According to Lipsyte, the young charismatic Clay skillfully played the white, conservative media establishment from day one and then, much like one of his lethal jabs, boom!

“They (sports writers) took boxing kind of seriously, totally out of proportion to its true worth,” said Lipsyte. “And they had an attitude of contempt toward Clay. He gave us all such good copy, in a way it seemed like the journalistic equivalent of an easy lay. Then, after Liston, the press had no choice. We were hooked into the story and had to follow it to the end.”

Muhammad Ali with author Thomas Hauser. Photo: AP
And where that story took them was into some totally unfamiliar territory culminating in Ali’s refusal in 1967 to fight in the Vietnam war as a conscientious objector.

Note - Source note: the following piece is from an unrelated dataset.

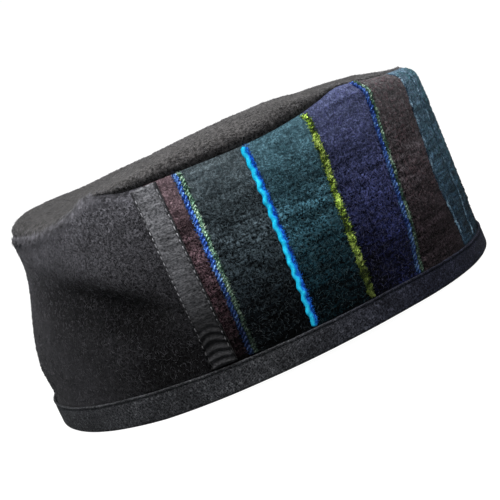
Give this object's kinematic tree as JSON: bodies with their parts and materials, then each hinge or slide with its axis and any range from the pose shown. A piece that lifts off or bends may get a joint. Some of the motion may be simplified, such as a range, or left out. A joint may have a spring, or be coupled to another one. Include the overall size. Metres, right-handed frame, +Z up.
{
  "type": "pillbox style wool cap",
  "caption": "Brimless oval wool cap: a striped front and plain back wall under a puffed crown, with ribbons over the side joins and a bound foot.",
  "frame": {"origin": "centre of the cap's bounding box, on the surface that the binding rests on", "axes": "+Z up through the crown, -Y towards the front of the cap, -X towards the wearer's right"},
  "size_m": [0.1726, 0.1976, 0.0884],
  "materials": {
    "striped_wool": "napped wool with upright woven stripes",
    "plain_wool": "napped wool",
    "crown_wool": "smooth felted wool",
    "ribbon": "ribbed woven ribbon",
    "binding": "plain woven tape"
  },
  "bodies": {
    "root": {"front_panel": "striped_wool", "back_wall": "plain_wool", "crown": "crown_wool", "ribbon_right": "ribbon", "ribbon_left": "ribbon", "binding": "binding"}
  },
  "joints": []
}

Before Ali, the anti-war movement was seen as a bunch of long-haired, stoned slackers. But this was the heavyweight champion of the world, the toughest man on the planet risking everything for peace and principle.

The war they wanted him to fight in a small country in Asia was nothing compared to the war his people were fighting in America. In that regard, Ali’s hatred towards the white man was more institutional than personal.

His defiance towards the US military industrial complex and its profit-driven perpetuation of fear was completely unheard of and because of it he losteverything, except his soul and that was really the only thing worth keeping.

Today, it seems infinitely logical when Ali said that he was not afraid of a poor farmer in a third world country and had no quarrel with him. But 50 years ago he was one of the few to not only see through the hypocrisy of the day, but to openly defy it.

He embraced the struggle with courage and conviction because someone had to, so why not the toughest man in the world.

Live and let live and fear only your conscience. That is what I personally got from Muhammad Ali and I will be eternally indebted to him for that.